▶ Aim:
Write out the whole of the material exactly.

▶ Recorded information:
==============================

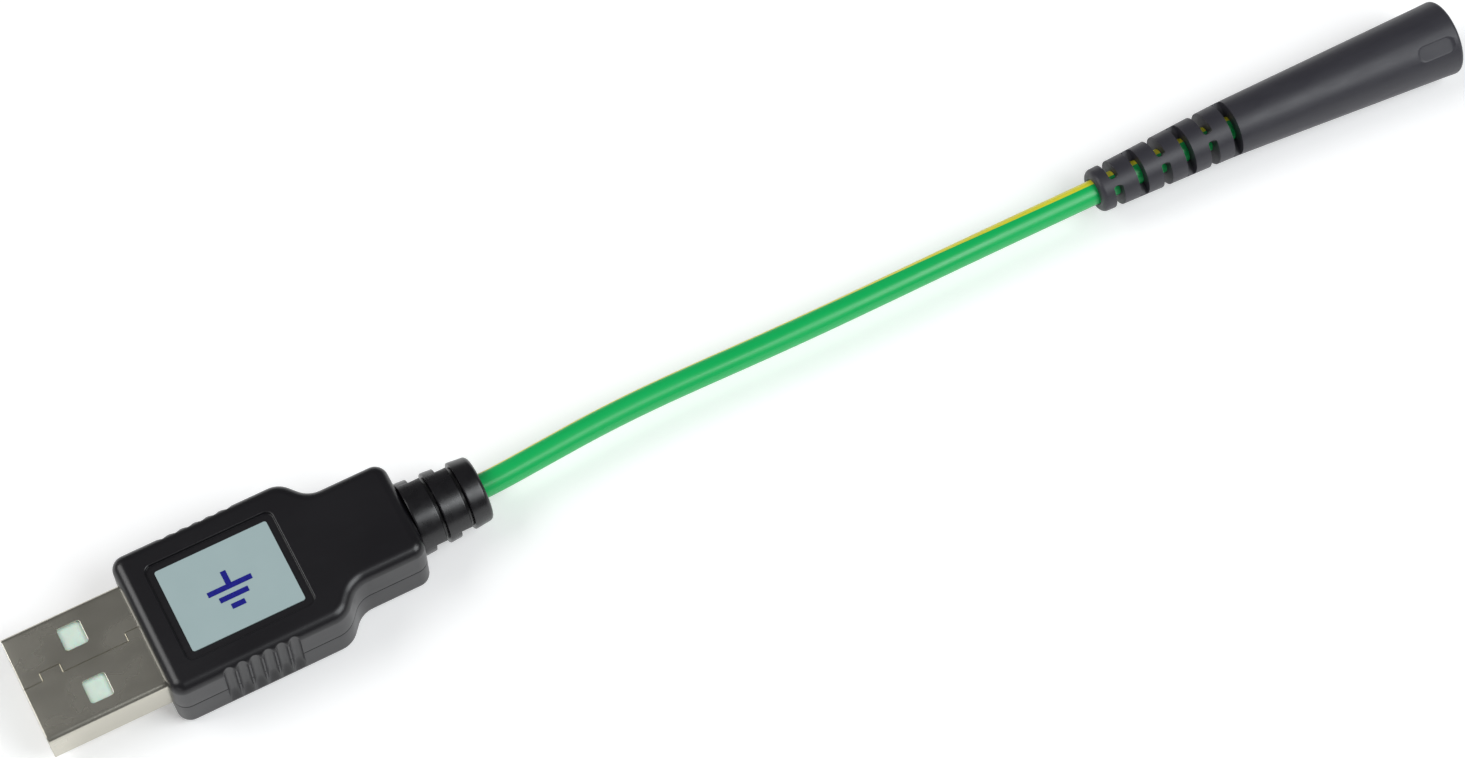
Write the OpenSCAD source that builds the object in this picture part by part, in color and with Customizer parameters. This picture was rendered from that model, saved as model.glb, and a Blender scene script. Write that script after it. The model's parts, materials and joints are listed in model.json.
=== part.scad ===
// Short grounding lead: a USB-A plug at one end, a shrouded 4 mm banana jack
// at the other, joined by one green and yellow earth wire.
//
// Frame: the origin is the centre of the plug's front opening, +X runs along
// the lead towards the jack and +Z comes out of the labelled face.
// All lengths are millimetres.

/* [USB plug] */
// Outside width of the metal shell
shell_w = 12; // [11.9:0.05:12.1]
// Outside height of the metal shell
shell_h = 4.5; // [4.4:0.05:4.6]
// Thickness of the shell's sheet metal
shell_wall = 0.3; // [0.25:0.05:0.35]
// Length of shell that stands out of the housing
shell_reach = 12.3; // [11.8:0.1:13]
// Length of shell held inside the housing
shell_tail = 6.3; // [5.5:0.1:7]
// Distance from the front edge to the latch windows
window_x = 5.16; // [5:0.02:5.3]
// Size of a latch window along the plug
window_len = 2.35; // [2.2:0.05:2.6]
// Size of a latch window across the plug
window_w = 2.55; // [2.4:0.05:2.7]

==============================

▶ Result of this task:
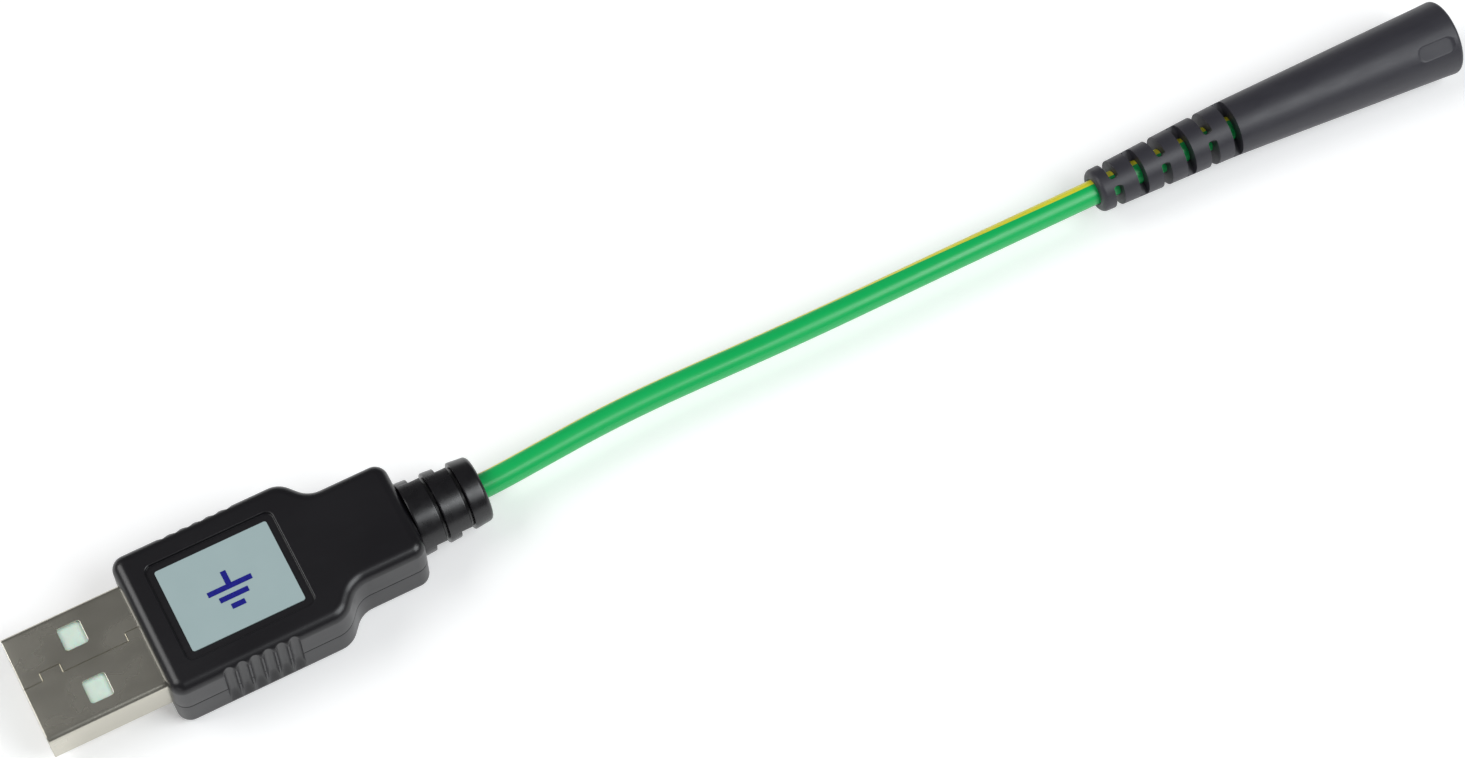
Write the OpenSCAD source that builds the object in this picture part by part, in color and with Customizer parameters. This picture was rendered from that model, saved as model.glb, and a Blender scene script. Write that script after it. The model's parts, materials and joints are listed in model.json.
=== part.scad ===
// Short grounding lead: a USB-A plug at one end, a shrouded 4 mm banana jack
// at the other, joined by one green and yellow earth wire.
//
// Frame: the origin is the centre of the plug's front opening, +X runs along
// the lead towards the jack and +Z comes out of the labelled face.
// All lengths are millimetres.

/* [USB plug] */
// Outside width of the metal shell
shell_w = 12; // [11.9:0.05:12.1]
// Outside height of the metal shell
shell_h = 4.5; // [4.4:0.05:4.6]
// Thickness of the shell's sheet metal
shell_wall = 0.3; // [0.25:0.05:0.35]
// Length of shell that stands out of the housing
shell_reach = 12.3; // [11.8:0.1:13]
// Length of shell held inside the housing
shell_tail = 6.3; // [5.5:0.1:7]
// Distance from the front edge to the latch windows
window_x = 5.16; // [5:0.02:5.3]
// Size of a latch window along the plug
window_len = 2.35; // [2.2:0.05:2.6]
// Size of a latch window across the plug
window_w = 2.55; // [2.4:0.05:2.7]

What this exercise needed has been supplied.